Theological education

We need theological education that trains leaders and pastors for ministry in the city.

Elements of a Faithful Missional Congregations

The most powerful witness of the gospel in the city will be congregations that incarnate the gospel in the context of urban life.

Studies have shown the following as key:

  • Commitment to the gospel
  • The attempt to understand the culture and dynamics of the city
  • Prayer
  • Identification with and concern for the poor
  • High priority on fellowship, on small and cell groups
  • Strong emphasis on training good leaders
  • Contextualisation
  • High demand for “lay” involvement
  • Strong discipleship programs for new Christians
  • The entire church mobilized for evangelism and mission

There are barriers, such as unwillingness to become more inclusive which hinder churches in urban mission and positive factors such as the centrality of worship and strong leadership which help it.

Conclusion

God wants Jonah to love what he loves: Nineveh. If you love God, you will love the city.

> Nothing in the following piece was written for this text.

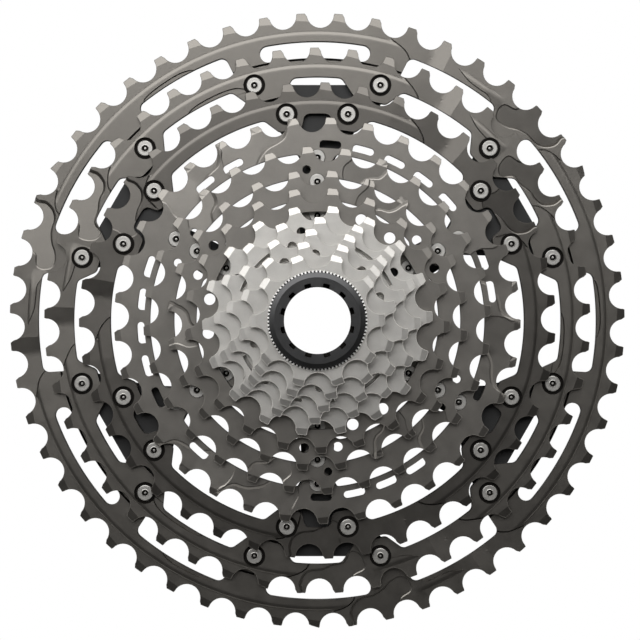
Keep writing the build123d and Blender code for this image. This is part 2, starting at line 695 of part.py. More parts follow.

This is part of my continuing series making notes on  Introducing Christian Mission Today: Scripture, History and Issues by Mike Goheen. If you are finding these notes helpful, a small contribution to the running costs of Kouyanet would not go amiss – or you could get us a book from the list on the right. 

Some  personal thoughts in follow up:

  • If you are interested in the issue of urban mission and our response to it, this research might be helpful.
  • In countries with a lot of different ethnic groups and languages, city dwellers – over a generation or two – will often lose their identification with a particular language or ethnicity. They become citizens of the city, speaking a variety of languages as the occasion demands and not fitting neatly into any box. Favourite missiological classifications such as Unreached People Groups, or Bible-less Peoples, often don’t make much sense when we come up against the mega-cities of the South. The need is no less, but our descriptions don’t always fit reality.